==== Stored rows

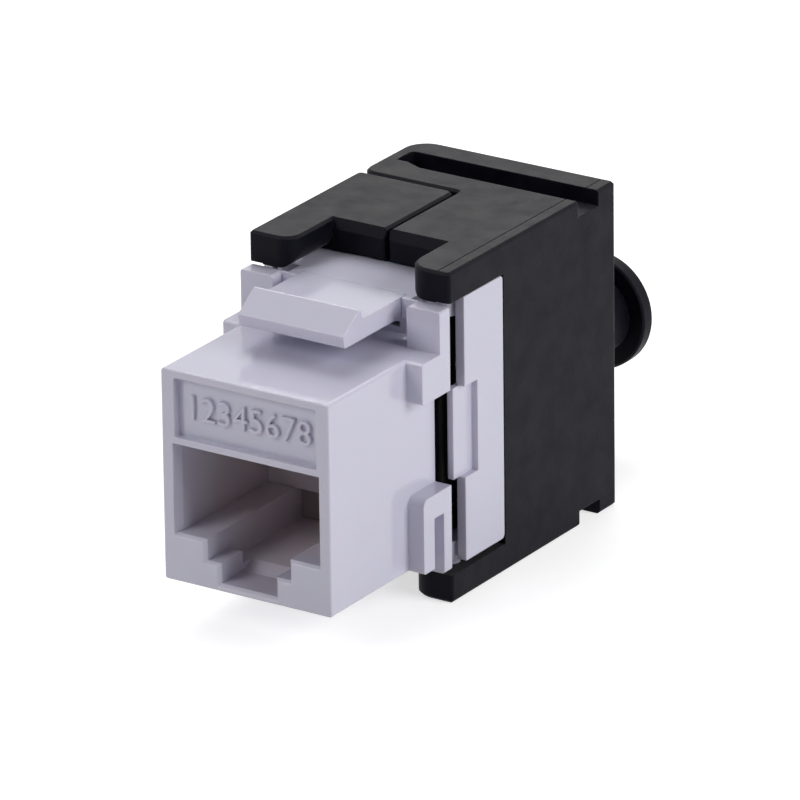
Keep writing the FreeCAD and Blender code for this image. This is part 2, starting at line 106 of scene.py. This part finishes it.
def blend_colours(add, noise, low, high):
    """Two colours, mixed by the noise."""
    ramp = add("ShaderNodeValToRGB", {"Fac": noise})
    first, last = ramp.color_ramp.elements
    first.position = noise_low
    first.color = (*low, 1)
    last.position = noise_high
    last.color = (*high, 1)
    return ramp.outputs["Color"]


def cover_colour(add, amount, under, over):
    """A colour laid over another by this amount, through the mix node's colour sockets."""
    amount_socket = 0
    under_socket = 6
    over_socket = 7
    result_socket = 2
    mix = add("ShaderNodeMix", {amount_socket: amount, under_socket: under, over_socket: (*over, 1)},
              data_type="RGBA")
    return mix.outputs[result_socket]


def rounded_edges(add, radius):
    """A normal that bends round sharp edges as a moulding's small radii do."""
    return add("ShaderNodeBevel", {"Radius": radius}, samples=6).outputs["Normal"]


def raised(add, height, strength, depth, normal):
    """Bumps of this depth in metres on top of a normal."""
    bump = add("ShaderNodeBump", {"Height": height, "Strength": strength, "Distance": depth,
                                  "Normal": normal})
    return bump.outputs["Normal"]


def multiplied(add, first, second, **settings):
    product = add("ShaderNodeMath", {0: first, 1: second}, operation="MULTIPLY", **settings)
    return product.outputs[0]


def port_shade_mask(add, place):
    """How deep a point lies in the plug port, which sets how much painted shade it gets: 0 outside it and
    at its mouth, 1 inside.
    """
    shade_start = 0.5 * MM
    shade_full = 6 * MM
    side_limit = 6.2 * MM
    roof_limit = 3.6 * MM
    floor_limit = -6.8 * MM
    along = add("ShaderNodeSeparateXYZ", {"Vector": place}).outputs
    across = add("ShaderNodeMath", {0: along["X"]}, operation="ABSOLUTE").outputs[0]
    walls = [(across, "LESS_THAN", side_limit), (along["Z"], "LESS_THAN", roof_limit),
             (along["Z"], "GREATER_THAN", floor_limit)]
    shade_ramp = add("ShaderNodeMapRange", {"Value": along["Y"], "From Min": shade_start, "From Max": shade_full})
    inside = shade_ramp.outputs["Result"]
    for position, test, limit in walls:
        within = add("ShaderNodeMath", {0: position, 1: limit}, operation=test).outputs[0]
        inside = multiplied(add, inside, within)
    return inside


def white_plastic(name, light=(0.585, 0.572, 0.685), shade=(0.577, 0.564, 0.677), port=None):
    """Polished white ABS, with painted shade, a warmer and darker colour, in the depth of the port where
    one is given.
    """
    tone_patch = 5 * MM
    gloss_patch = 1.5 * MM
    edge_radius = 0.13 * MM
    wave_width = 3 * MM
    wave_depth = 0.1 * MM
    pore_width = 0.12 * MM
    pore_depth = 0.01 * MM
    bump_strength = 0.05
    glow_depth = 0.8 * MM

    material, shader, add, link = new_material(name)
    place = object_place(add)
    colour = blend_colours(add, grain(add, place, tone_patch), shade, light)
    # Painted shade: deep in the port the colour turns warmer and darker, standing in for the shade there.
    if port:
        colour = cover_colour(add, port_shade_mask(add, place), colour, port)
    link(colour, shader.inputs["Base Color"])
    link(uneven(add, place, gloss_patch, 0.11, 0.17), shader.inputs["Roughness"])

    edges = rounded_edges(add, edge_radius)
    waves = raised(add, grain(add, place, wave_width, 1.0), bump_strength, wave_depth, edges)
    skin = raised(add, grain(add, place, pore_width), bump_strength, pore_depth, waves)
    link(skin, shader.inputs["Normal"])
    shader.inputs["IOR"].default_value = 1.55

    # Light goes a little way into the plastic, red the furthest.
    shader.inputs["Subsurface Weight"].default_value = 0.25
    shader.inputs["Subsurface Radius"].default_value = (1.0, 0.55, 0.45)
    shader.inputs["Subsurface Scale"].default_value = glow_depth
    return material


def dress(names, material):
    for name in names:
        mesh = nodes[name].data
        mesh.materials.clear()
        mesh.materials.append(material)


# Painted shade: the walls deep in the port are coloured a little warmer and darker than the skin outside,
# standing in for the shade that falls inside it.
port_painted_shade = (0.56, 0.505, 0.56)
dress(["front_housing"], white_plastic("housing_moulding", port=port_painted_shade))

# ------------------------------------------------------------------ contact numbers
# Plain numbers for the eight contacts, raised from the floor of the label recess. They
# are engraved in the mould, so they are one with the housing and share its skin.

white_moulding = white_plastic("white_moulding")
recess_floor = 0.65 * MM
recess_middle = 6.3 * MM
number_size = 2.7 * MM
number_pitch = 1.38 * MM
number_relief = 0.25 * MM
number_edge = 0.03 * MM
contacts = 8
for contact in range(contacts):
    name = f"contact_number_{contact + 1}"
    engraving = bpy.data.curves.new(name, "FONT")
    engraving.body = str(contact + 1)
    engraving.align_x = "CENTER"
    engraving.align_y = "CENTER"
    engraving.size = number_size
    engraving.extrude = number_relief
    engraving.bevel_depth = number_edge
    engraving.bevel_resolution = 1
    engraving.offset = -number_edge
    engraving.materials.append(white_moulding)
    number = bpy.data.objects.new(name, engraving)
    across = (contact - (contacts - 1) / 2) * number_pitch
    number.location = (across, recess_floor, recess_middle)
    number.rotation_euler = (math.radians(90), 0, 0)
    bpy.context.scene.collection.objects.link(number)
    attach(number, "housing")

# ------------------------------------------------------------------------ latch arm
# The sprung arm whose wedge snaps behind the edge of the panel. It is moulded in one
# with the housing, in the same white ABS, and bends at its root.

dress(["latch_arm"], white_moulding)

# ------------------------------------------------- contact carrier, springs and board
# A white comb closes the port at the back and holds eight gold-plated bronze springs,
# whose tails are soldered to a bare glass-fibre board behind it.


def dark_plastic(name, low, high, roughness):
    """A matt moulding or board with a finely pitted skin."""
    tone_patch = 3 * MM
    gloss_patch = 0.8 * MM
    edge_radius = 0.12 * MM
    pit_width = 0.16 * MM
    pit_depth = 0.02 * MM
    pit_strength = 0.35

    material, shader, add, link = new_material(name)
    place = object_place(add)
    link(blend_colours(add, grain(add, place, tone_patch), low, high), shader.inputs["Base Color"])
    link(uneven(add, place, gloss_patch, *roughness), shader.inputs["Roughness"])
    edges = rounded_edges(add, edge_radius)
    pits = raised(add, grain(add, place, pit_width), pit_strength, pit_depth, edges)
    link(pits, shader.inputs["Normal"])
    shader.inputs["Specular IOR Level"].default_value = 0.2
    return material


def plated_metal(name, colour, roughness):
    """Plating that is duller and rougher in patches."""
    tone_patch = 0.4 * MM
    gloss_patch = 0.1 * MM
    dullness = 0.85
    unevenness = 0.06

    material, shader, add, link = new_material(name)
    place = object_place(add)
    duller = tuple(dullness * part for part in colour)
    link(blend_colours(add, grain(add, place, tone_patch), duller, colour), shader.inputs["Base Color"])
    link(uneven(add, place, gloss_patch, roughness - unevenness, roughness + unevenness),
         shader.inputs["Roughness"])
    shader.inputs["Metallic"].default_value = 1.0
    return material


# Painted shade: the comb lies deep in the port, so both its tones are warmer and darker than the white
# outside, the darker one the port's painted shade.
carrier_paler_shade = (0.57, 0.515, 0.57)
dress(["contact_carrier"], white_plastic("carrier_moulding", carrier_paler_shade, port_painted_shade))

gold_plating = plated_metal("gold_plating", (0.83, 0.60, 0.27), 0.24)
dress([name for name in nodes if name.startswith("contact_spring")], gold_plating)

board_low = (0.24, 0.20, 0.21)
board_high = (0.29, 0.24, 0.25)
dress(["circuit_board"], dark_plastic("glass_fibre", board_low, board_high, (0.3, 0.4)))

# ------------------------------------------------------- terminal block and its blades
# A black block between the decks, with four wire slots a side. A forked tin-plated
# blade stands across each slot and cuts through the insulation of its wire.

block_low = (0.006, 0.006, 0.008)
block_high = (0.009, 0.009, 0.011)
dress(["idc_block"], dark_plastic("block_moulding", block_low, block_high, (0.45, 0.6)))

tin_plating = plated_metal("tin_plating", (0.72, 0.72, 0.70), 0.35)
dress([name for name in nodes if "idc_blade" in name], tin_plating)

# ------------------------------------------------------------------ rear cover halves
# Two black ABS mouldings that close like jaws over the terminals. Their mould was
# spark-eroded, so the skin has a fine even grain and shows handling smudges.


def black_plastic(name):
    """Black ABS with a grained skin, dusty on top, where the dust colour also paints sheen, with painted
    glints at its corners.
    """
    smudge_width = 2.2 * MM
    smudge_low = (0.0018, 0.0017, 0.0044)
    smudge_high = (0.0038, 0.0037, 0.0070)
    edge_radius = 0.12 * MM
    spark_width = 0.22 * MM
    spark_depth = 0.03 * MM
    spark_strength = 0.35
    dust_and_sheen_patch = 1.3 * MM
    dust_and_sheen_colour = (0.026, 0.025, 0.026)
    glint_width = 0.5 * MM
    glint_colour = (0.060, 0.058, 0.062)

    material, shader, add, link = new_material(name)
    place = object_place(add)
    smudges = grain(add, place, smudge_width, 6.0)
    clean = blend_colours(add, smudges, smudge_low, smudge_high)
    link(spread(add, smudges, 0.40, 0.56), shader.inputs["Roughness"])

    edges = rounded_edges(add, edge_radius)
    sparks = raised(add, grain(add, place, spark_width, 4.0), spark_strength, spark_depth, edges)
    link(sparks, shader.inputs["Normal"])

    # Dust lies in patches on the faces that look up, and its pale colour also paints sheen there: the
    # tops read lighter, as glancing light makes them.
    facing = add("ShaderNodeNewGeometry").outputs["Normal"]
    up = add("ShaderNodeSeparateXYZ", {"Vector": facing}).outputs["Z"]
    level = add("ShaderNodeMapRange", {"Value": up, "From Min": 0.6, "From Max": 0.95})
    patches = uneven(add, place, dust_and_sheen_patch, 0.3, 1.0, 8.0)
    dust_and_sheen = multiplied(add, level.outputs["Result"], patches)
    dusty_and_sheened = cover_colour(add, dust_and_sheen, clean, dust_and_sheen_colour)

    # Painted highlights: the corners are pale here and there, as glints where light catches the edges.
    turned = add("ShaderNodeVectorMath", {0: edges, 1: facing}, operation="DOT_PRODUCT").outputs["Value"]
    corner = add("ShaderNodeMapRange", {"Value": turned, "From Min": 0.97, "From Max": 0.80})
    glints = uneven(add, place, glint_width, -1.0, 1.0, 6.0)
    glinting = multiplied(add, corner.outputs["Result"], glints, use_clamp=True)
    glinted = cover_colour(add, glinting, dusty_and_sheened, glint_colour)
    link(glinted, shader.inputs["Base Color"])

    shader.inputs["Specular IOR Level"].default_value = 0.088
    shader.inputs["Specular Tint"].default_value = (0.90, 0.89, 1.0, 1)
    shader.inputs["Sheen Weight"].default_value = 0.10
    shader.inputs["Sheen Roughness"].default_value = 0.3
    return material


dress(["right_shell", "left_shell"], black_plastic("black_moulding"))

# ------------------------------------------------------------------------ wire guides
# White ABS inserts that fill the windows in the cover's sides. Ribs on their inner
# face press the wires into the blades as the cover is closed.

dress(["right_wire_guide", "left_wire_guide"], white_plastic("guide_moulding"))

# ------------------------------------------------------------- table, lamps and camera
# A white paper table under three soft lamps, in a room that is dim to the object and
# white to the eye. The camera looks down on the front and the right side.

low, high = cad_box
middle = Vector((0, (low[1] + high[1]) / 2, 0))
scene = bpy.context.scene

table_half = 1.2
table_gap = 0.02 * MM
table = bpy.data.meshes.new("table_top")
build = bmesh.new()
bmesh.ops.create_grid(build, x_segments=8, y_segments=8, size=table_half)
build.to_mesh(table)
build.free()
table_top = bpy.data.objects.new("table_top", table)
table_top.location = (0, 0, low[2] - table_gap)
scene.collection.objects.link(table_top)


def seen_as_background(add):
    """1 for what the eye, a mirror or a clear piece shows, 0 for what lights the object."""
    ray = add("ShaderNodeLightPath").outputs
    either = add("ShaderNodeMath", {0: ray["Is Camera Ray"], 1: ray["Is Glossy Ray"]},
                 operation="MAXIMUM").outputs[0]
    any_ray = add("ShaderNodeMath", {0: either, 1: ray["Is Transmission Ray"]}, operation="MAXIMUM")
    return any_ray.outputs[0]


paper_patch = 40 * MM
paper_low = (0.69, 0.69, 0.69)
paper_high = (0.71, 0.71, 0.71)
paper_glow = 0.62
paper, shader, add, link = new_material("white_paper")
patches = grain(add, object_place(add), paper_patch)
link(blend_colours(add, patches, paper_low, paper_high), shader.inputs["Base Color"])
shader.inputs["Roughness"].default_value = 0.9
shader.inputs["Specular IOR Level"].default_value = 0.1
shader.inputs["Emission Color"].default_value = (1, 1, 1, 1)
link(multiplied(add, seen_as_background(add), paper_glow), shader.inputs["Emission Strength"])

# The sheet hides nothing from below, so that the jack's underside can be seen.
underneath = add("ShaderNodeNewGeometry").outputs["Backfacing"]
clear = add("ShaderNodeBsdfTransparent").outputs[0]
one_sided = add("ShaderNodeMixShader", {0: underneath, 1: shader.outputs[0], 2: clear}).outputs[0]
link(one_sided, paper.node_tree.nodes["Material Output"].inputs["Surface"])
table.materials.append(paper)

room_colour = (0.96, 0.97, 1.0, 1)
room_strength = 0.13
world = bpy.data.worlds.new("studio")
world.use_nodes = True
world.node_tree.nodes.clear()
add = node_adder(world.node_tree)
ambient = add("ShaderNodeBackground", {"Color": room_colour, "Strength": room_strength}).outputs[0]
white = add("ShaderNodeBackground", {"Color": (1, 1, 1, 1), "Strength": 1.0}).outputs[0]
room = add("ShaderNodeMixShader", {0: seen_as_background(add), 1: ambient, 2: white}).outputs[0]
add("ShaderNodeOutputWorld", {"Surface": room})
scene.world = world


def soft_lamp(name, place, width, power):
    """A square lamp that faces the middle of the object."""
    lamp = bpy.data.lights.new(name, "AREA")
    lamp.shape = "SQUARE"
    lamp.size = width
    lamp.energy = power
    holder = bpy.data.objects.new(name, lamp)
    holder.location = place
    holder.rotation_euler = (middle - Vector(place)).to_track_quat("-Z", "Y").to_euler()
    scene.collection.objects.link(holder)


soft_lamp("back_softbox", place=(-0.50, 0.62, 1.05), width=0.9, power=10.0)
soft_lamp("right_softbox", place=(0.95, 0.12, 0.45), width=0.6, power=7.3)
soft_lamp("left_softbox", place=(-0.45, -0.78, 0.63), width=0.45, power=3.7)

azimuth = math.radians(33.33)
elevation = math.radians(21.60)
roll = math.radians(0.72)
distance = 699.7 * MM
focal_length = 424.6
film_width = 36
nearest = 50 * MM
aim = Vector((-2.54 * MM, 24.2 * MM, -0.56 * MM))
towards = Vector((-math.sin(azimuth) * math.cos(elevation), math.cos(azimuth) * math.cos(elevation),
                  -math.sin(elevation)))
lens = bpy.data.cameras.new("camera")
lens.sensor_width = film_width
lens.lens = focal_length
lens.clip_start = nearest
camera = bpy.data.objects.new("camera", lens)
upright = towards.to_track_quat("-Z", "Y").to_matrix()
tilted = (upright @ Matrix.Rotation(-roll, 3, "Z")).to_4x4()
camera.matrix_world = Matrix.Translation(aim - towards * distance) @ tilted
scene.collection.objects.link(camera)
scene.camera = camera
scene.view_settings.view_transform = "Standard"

========
==== Stored rows

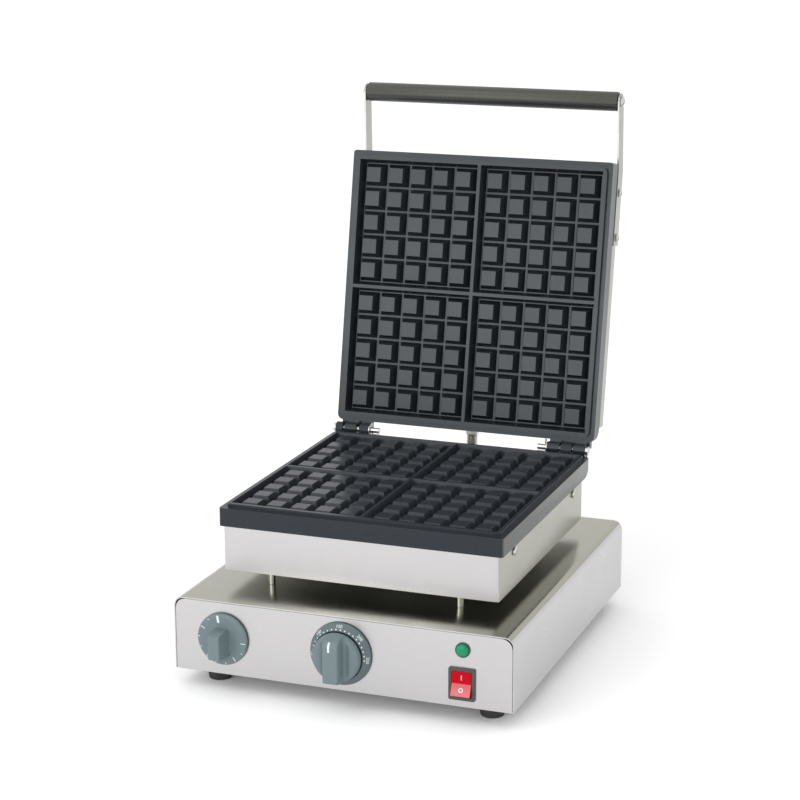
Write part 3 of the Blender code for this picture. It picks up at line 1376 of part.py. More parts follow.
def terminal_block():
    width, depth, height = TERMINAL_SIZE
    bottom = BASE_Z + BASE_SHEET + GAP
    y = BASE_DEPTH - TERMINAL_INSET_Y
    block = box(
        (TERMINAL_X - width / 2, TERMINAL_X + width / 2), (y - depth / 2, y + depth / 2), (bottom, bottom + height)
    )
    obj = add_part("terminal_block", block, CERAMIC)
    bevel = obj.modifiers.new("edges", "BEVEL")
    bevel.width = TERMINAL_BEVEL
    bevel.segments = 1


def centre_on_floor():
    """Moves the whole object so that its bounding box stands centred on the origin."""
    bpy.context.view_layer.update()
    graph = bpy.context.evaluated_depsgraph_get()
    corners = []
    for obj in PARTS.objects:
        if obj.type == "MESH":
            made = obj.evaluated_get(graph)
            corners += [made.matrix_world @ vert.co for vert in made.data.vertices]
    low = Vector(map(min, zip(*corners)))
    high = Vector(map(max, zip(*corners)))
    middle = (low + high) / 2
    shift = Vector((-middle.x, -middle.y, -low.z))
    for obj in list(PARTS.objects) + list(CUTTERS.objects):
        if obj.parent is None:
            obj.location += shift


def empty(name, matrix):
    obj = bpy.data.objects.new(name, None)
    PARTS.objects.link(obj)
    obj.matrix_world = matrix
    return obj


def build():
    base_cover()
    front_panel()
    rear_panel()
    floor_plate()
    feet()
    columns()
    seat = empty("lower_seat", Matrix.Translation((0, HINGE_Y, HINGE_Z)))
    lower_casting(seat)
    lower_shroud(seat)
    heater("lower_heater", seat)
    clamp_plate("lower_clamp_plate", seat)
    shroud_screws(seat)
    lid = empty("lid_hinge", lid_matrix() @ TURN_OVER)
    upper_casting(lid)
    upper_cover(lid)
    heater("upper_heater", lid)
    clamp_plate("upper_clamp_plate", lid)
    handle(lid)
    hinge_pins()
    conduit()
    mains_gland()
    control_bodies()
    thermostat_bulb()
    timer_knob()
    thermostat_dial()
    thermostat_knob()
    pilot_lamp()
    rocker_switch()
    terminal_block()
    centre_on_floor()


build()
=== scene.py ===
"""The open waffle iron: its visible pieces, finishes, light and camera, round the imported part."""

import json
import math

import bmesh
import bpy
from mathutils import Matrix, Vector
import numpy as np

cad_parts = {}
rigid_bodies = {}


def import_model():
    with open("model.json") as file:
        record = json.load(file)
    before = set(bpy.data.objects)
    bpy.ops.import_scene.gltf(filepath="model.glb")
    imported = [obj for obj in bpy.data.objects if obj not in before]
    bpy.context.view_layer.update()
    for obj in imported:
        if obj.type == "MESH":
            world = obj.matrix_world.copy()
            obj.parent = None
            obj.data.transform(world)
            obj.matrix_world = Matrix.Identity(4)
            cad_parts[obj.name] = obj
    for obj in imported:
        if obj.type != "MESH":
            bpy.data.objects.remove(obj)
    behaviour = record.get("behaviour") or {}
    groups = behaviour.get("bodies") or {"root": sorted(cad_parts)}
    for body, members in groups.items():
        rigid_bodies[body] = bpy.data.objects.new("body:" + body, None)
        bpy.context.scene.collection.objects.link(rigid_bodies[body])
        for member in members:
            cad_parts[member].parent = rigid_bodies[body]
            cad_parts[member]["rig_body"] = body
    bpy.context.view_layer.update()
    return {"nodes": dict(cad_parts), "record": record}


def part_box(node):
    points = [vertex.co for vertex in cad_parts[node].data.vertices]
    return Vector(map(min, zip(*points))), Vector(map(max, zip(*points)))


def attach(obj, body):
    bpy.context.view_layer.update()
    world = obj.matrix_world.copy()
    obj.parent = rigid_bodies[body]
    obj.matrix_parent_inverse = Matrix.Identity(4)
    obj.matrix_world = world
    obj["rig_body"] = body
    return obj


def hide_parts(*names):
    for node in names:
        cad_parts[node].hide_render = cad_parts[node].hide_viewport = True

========
==== Stored rows

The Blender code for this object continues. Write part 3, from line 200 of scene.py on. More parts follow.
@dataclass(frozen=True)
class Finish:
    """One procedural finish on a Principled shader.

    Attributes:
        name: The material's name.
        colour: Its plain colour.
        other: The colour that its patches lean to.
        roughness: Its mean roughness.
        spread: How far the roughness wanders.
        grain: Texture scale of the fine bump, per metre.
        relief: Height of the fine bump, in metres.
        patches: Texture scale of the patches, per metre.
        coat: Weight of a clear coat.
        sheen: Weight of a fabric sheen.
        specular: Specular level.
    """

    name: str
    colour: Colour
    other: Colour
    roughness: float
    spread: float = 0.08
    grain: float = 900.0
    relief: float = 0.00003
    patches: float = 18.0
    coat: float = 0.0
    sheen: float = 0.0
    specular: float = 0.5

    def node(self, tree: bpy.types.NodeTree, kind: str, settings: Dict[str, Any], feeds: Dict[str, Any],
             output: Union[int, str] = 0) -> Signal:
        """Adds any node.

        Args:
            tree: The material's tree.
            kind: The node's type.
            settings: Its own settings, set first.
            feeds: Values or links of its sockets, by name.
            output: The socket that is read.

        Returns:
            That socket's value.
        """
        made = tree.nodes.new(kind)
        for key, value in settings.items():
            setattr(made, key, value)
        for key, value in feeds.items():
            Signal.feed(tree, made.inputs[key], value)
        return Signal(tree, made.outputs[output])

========

Written problem >> Look through the records and count each line that holds "copy". Write only the total.

Output below >> 2